İç İşleri Bakanı, doğal olarak iddiaları reddeder bir tutum takınıyor. AKP’li Dengir Fırat “kanıtlayın, aksi takdirde müfteri ilan edeceğiz” türünden yüzeysel sözler ediyor. Bazı bakanlar da dinlemeler için “Telefon kaydı değil, ortam dinlemesi” yorumunu yapıyor.
Durum Vahimdir!
Bu durum ülkede herkesin her zamankinden daha büyük bir belirsizlik, umutsuzluk, gerilim ve yarınından emin olamama durumu içinde olduğunu gösteriyor. Herkes herkesten kuşku duyuyor. Herkes şu sıralarda kendi görev ve sorumluluğu dışındaki işlerle meşgul oluyor. Dengeler iyice bozulmuş durumda. Kimse meşruiyet ve hukukla kendisini sınırlı görmüyor. Herkes herkesi suçluyor. Konuşmaması gerekenler konuşuyor, konuşması gerekenler de susuyor! Durum vahimdir.
Herkeste Açıklama
Herkeste Çözüm Var!
İşin bir diğer yanı daha vardır. TBMM’nin başkanı yargıda olan kapatma davası için “üçüncü yol” diye ifade edilen “herkesin ’oh’diyebileceği” bir çözümden bahsediyor. Ardından bu formülün “Anayasa Mahkemesi’ne müdahale olarak” nitelemesine tepki gösteriyor.
Anayasa Mahkemesi Başkanı henüz üyelerin irade beyanlarının belli olmadığı kapatma davasına yönelik olarak “İnanın, çıkacak karar ne olursa olsun göreceksiniz hem demokrasimiz hem laikliğimiz hem de hukukumuz bu süreçten çok daha güçlenmiş olarak çıkacak. İnanın bu söylediğim temenni değil” diyor. Bu defa de Anayasa Mahkemesi Başkanı’nın bu açıklamasının ’ihsası rey’ olup almadığı tartışması başlıyor. Danıştay ise Yargıtay’ın bildirisine destek çıktığını açıklıyor.

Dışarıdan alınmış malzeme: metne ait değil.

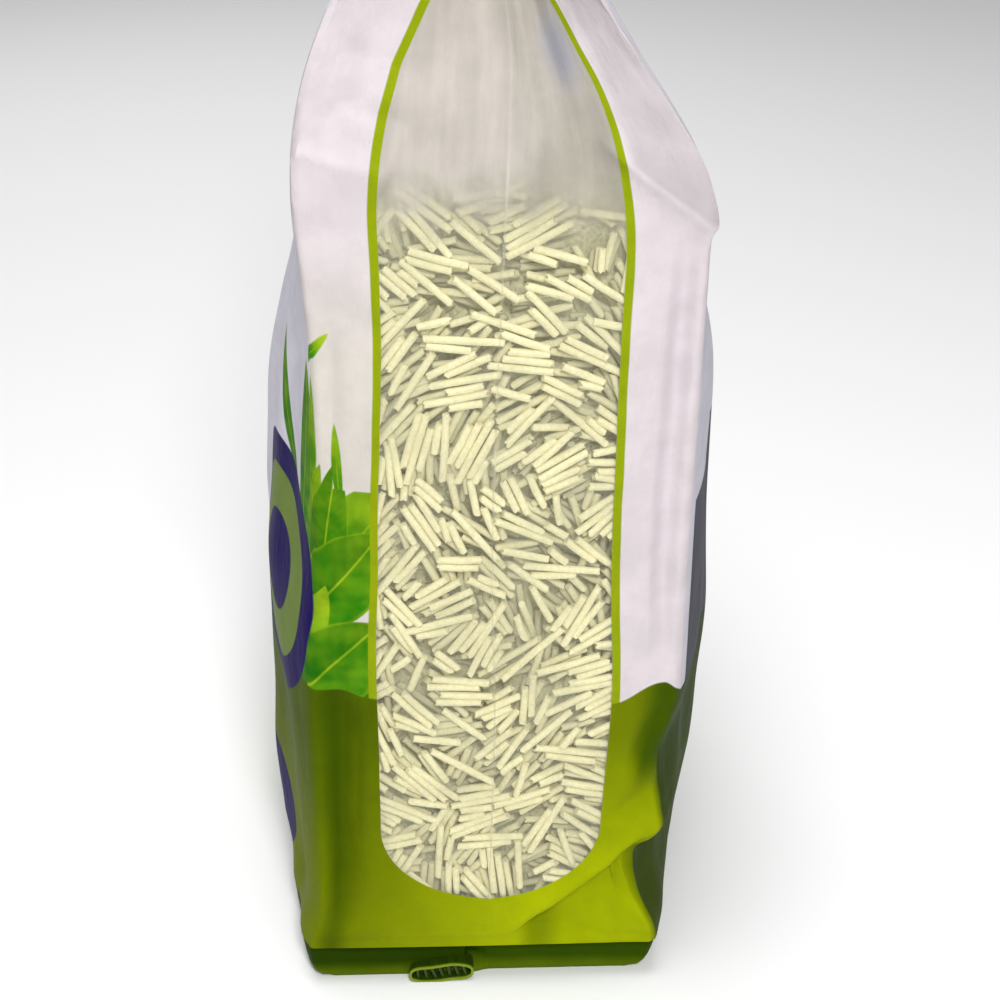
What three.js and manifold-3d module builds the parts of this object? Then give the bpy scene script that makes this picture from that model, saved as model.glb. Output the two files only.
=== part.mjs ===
// A filled, sealed, side-gusseted film bag of cat litter pellets, standing on its folded base.
// Millimetres, +Z up. The clear side panel faces -Y, the front panel -X and the back panel +X.
// The origin is on the floor, under the middle of the bag.
import * as THREE from 'three';
import { mergeVertices } from 'three/addons/utils/BufferGeometryUtils.js';
import Module from 'manifold-3d';

// Driving dimensions.
const WIDTH = 190; // front panel, from crease to crease, along Y
const DEPTH = 110; // side panel, from crease to crease, along X
const HEIGHT = 386; // floor to the top edge of the seal band
const SEAL_BAND = 12; // height of the flat seal at the top
const FILM = 0.8; // wall of the bag
const SLIT = 0.3; // gap between the two lips of the top seal
const FIT_GAP = 0.3; // between the film and the pellets
const FILL_HEIGHT = 254; // pellets, floor to the rim of their heap
const HEAP_RISE = 6; // the heap's middle above its rim
const BASE_RECESS = 4; // how far the folded base is set in behind each side panel
const BASE_CREASE = 14; // floor to the bottom crease of each side panel
const FIN_WIDTH = 20; // flattened end of the bottom fin seal, across
const FIN_HEIGHT = 6; // the same, floor to top
const FIN_REACH = 4; // the same, out from the base
const FIN_LAYER = 1.2; // thickness of its sealed layers
const FIN_OFFSET = -17; // middle of the fin's end along X: it is folded towards the front panel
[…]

İktidar partisine açılan kapatma davası Ankara’da bütün psikolojik, siyasi ve sosyolojik dengeleri bozmuştur. Ankara, korku kokuyor. Gerginlik, kırgınlık, yorgunluk her yanı sarmış durumdadır. Ankara’da devletin çivisi çıkmıştır. “Ya devlet başa ya kuzgun leşe” söylemleri bir başka biçimde duyulmaya başlandı. Bu siyaset sürdürülebilir bir durumu işaret etmiyor. Herkesin aklını başına devşirmesi gerekiyor. Bunun için yarın çok geç olabilir!